-- Goal --
Transcribe only the lines of the listing below from the one holding "obj.matrix_parent_inverse = Matrix.Identity(4)" through the one holding "before = set(bpy.data.objects)", inclusive, without any change.

-- Collected material --
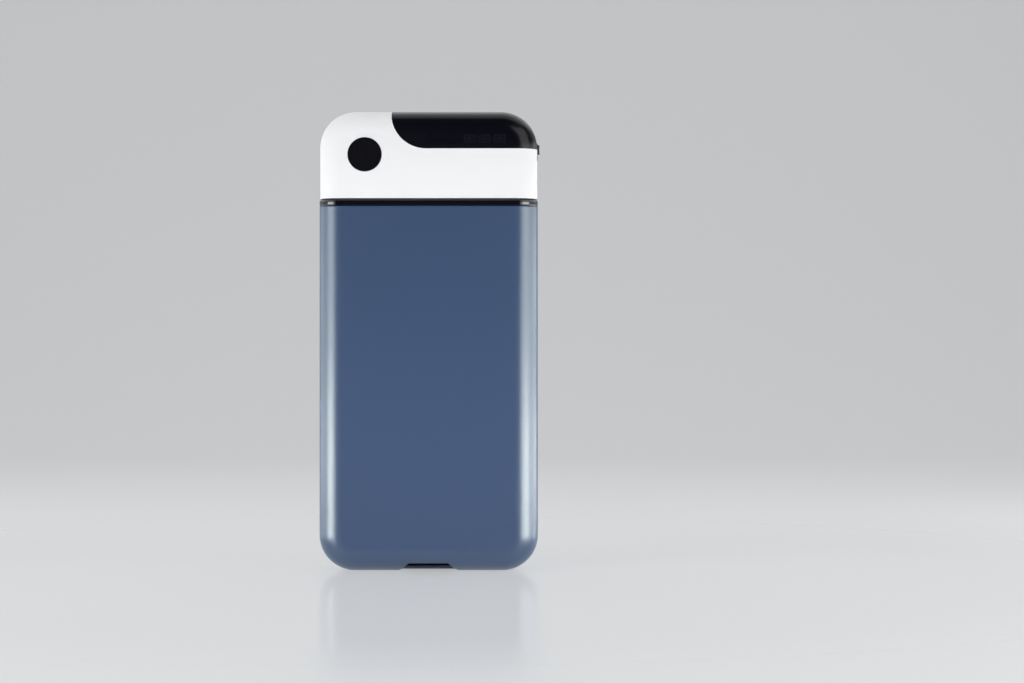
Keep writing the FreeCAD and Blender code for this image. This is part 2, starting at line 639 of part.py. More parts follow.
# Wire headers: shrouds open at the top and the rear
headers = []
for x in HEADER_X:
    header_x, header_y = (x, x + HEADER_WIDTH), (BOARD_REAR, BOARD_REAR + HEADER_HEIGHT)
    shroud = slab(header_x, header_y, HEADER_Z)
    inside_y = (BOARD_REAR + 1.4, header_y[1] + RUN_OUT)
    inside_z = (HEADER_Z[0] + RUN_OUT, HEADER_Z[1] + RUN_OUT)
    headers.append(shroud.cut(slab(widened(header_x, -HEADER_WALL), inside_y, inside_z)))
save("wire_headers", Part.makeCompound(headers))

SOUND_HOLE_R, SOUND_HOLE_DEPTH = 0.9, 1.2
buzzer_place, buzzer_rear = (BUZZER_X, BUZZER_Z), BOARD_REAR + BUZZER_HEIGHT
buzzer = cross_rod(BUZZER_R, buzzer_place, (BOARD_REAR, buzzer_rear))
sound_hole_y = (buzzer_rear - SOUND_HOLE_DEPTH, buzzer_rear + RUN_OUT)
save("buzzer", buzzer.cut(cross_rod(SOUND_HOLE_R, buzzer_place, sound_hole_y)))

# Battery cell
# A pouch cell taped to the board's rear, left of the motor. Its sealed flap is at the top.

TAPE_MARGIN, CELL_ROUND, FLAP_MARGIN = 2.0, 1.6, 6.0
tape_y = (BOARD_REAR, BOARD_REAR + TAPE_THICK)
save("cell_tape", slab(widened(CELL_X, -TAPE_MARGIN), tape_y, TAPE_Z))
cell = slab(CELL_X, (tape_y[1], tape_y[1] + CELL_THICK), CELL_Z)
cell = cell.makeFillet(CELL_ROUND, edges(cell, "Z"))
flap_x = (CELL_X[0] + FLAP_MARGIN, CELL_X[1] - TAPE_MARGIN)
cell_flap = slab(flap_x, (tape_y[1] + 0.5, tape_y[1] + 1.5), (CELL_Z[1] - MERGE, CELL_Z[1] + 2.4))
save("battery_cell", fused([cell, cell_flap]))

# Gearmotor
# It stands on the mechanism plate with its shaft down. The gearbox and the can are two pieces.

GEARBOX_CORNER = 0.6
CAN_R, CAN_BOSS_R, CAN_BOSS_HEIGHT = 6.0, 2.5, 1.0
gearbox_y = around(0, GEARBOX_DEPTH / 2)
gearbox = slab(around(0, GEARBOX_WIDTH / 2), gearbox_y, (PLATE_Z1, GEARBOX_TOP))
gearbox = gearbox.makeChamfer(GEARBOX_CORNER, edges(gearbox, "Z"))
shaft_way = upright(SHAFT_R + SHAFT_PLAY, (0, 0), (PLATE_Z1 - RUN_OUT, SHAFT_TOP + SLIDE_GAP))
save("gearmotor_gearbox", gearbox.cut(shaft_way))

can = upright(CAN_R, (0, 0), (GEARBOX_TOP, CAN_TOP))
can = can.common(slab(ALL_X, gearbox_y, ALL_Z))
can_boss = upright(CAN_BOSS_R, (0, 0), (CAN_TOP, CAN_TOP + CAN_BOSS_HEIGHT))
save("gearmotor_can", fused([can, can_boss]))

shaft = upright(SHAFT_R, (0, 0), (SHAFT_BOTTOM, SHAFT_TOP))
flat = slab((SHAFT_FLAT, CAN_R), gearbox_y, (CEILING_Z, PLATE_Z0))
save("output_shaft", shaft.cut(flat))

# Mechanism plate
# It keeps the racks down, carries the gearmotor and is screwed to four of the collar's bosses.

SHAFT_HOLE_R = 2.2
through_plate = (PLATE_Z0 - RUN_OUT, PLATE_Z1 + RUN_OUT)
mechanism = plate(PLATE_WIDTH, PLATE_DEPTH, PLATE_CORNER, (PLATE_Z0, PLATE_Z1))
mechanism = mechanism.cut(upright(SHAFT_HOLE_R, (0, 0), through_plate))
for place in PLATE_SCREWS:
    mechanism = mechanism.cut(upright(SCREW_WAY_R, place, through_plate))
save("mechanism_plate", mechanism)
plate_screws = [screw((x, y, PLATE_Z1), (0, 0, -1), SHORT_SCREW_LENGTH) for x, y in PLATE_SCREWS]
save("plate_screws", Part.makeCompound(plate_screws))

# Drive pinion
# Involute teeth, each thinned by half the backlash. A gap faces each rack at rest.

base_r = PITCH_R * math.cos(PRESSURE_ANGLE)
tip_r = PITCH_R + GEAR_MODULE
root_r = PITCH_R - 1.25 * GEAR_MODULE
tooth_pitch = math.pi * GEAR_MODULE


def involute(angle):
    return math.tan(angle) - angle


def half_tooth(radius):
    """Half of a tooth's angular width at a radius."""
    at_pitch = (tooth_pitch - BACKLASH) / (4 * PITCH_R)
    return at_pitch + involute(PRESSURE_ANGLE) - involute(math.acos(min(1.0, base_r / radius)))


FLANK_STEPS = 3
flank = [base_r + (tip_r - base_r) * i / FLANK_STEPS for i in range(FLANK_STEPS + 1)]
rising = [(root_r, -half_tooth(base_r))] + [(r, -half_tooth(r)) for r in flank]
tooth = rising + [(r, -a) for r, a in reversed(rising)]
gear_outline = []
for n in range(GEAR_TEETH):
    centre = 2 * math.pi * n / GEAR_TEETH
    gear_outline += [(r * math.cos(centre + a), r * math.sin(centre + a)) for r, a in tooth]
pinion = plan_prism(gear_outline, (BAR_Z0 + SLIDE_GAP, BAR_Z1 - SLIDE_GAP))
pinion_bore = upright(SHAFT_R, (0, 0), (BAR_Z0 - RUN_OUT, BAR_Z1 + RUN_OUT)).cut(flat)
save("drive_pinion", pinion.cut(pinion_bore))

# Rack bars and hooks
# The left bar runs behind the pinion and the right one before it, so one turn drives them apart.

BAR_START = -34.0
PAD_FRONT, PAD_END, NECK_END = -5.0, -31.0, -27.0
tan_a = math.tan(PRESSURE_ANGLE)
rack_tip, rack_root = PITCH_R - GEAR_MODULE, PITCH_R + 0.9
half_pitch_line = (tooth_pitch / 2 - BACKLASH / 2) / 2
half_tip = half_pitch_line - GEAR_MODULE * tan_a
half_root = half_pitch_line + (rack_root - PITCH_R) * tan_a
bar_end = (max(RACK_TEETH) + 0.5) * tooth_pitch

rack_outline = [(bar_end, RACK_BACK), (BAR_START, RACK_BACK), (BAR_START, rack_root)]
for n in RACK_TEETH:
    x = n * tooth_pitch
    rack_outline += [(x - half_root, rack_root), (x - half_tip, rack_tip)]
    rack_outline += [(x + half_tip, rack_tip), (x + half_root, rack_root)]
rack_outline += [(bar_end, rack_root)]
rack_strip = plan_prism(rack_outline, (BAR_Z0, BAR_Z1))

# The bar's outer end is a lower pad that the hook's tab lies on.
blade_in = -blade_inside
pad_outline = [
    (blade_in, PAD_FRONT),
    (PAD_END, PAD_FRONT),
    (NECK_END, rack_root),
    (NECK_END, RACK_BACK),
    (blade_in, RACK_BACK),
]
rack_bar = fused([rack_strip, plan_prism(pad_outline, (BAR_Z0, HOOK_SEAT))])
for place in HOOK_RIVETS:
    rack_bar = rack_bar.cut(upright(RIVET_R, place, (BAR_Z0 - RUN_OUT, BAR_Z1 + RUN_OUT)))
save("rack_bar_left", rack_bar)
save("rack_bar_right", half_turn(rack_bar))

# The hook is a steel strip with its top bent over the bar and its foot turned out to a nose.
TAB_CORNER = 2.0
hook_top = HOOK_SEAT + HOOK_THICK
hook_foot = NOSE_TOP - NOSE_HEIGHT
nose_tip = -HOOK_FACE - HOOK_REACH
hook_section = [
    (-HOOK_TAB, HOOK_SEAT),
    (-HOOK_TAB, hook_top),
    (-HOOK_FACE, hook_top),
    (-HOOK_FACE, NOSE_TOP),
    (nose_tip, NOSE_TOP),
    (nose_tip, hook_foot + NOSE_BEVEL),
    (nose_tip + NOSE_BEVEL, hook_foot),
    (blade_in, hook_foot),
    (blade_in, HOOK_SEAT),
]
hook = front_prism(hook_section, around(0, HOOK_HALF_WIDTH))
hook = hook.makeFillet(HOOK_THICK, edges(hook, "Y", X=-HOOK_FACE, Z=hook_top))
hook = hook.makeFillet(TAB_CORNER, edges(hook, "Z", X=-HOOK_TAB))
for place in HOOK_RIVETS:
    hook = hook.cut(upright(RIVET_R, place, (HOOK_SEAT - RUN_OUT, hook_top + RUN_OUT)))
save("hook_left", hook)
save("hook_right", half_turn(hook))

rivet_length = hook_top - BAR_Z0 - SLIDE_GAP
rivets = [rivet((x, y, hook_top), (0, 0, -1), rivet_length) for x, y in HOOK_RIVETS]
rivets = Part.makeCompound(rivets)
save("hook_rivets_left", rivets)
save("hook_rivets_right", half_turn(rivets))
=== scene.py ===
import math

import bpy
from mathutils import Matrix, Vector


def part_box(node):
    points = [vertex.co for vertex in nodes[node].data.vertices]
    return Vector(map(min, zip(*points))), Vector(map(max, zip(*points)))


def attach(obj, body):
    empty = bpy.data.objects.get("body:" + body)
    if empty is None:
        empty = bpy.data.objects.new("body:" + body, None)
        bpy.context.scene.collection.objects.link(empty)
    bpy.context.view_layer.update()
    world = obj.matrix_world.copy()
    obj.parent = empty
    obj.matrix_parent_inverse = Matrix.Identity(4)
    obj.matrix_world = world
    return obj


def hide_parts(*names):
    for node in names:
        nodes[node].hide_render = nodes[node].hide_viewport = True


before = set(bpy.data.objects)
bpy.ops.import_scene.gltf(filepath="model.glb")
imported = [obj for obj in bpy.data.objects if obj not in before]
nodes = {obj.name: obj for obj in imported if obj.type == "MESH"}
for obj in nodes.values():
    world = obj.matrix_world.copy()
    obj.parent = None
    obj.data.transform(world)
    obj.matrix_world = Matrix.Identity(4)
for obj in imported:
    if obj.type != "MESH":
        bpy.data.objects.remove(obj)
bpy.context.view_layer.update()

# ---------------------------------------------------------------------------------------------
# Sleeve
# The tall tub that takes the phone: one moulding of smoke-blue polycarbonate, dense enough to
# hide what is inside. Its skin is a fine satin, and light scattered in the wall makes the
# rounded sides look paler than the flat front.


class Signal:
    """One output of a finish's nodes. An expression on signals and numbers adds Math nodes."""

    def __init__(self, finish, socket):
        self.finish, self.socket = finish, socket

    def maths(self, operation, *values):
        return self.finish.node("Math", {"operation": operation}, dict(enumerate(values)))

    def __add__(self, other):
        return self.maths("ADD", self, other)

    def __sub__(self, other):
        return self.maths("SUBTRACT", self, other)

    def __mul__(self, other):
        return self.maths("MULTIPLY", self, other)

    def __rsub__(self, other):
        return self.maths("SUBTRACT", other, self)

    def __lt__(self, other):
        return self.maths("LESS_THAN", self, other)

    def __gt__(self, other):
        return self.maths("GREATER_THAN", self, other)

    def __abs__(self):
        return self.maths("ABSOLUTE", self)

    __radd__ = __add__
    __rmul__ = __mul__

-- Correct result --
    obj.matrix_parent_inverse = Matrix.Identity(4)
    obj.matrix_world = world
    return obj


def hide_parts(*names):
    for node in names:
        nodes[node].hide_render = nodes[node].hide_viewport = True


before = set(bpy.data.objects)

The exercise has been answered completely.